## GIVEN EXERCISE
What number of lines hold the word "rigid"? State that number and nothing besides.

## WORKING DATA
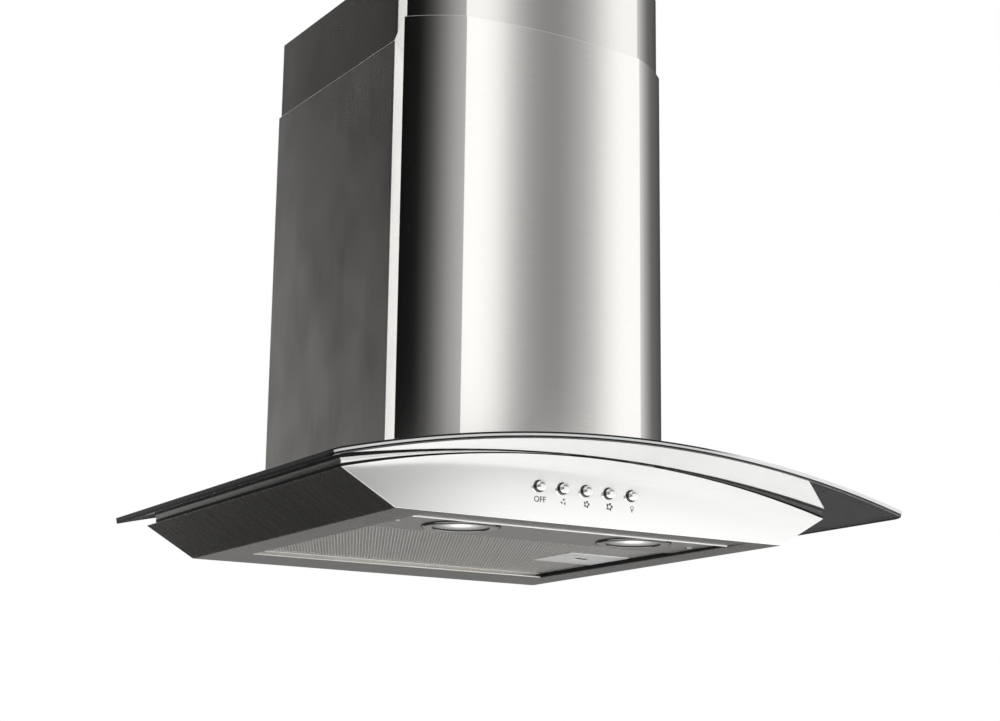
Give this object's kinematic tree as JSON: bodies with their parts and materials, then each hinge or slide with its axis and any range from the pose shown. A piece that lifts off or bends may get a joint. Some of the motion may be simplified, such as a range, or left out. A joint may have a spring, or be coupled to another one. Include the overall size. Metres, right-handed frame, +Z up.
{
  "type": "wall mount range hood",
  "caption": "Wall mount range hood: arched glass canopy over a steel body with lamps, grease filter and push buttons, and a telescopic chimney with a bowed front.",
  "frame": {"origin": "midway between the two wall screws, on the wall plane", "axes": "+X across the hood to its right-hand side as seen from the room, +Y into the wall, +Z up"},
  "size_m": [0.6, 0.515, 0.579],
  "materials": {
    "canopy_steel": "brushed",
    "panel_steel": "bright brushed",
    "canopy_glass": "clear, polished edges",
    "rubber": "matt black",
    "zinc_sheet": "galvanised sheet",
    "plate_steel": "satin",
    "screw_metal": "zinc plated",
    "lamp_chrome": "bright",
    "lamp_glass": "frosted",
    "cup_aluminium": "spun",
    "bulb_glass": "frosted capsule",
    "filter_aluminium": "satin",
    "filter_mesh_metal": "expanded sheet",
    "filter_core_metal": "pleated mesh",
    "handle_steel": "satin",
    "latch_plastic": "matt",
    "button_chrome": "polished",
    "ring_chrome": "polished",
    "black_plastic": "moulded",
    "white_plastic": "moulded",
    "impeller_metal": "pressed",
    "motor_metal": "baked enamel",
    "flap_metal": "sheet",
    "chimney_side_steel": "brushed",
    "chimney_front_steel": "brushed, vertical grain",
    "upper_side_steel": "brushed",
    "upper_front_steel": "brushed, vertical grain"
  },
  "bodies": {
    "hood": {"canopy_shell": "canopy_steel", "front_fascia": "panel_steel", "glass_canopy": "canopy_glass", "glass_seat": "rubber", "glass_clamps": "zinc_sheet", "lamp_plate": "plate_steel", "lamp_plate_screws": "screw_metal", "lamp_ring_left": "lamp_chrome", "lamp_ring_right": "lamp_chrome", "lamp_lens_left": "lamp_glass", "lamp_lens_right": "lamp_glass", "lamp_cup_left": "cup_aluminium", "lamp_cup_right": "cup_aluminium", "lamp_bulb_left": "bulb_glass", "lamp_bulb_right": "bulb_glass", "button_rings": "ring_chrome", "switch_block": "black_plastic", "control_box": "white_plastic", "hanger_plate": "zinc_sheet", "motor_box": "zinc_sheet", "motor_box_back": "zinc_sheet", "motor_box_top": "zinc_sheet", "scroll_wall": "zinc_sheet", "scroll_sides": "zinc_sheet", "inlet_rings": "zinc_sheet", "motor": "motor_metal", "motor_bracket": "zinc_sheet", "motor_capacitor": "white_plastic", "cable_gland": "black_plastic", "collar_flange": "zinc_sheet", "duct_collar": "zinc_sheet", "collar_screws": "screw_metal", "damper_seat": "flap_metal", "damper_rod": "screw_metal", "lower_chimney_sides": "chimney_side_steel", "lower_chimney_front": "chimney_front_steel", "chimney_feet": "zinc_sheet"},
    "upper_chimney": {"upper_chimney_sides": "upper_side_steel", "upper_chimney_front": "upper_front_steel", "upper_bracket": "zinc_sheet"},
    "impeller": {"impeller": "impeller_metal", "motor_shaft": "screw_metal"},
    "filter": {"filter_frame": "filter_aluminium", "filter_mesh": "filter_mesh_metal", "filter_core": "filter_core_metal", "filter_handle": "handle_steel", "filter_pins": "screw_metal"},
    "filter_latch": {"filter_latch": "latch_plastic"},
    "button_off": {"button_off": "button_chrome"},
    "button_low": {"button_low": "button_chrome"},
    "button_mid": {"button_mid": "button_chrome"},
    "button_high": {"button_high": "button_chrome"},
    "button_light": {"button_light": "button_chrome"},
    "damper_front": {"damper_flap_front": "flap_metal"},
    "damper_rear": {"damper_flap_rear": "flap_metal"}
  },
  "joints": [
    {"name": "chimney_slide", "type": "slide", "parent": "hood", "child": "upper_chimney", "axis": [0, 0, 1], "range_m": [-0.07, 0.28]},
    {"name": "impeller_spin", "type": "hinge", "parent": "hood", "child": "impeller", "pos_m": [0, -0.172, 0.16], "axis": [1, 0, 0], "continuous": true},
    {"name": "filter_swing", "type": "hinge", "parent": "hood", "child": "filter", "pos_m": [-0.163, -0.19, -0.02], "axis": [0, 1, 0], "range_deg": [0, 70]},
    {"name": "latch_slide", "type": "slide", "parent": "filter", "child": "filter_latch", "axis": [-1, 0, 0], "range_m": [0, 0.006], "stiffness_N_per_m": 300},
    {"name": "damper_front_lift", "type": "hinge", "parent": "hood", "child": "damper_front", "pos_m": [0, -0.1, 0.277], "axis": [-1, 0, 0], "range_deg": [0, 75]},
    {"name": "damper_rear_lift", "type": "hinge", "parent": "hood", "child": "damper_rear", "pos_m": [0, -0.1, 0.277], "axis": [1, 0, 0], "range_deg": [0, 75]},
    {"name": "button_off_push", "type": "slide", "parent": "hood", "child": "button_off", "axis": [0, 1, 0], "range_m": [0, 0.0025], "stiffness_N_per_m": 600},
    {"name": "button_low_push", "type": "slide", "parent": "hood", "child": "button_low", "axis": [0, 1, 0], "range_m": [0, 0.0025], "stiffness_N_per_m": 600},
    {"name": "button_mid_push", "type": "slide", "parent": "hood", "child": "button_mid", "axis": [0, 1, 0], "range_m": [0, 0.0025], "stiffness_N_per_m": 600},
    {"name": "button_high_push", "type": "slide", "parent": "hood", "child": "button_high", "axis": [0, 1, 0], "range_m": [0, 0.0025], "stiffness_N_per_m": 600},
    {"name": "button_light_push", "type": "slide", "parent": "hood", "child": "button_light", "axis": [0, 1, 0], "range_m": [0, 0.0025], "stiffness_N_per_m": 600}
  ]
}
==
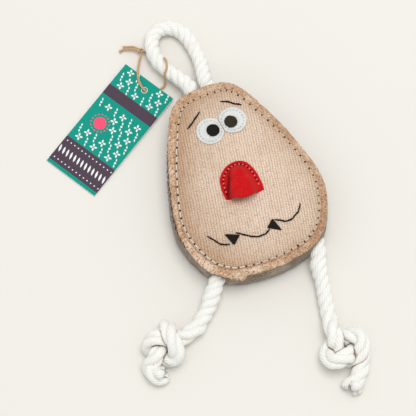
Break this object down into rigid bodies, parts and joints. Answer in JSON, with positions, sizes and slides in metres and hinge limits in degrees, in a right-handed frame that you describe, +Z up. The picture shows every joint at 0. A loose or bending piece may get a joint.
...
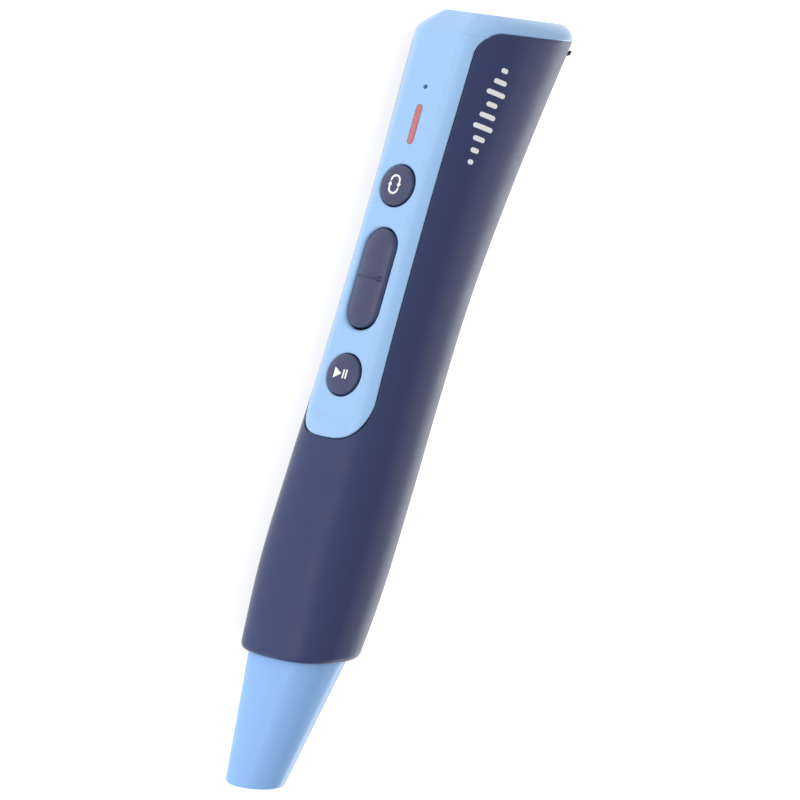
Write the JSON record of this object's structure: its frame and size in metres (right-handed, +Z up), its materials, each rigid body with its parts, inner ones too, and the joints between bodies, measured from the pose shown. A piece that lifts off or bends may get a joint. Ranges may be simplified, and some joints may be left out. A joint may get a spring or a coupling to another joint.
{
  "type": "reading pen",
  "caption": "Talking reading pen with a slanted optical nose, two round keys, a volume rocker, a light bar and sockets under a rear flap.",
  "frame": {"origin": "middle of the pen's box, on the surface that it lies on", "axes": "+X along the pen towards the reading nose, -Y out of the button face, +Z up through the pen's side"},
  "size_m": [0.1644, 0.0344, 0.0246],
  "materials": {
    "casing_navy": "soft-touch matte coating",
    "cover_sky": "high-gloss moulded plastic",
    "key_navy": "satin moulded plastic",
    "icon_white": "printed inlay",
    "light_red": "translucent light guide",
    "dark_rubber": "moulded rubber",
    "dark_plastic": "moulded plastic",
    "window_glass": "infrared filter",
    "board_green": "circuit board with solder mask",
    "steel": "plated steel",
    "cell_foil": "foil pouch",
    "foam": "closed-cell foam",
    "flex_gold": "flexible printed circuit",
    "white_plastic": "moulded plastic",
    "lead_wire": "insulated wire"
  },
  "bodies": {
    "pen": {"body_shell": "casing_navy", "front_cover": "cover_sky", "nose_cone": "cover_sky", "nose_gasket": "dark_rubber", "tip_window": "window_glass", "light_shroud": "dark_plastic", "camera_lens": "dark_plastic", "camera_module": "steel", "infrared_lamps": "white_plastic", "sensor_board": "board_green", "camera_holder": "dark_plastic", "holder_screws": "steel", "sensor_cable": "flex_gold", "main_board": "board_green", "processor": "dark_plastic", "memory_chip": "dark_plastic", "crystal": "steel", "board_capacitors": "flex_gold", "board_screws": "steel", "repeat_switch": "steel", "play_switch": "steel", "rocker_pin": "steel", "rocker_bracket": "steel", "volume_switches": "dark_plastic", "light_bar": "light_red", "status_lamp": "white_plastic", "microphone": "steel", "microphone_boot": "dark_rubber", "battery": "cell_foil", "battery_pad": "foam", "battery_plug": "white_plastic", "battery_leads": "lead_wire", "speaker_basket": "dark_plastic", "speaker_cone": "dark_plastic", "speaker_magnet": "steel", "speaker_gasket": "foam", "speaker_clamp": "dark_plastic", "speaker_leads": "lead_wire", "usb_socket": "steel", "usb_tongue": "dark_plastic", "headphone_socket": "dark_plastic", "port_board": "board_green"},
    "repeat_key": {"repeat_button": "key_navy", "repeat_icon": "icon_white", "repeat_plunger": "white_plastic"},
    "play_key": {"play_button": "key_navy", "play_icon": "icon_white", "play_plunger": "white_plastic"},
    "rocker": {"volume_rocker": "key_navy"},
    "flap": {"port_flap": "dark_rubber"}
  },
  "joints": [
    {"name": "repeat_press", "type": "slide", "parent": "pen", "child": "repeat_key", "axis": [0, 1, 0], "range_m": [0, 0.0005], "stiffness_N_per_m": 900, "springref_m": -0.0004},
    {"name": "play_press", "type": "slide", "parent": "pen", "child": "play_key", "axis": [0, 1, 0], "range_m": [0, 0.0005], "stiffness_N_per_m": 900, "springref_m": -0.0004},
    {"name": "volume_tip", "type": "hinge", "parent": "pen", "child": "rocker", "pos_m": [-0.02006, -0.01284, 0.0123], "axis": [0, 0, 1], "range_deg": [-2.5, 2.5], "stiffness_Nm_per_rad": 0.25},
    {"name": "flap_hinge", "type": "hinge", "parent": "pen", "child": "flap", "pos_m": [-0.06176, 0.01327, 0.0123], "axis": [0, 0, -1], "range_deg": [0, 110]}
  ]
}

## COMPLETE RESPONSE
2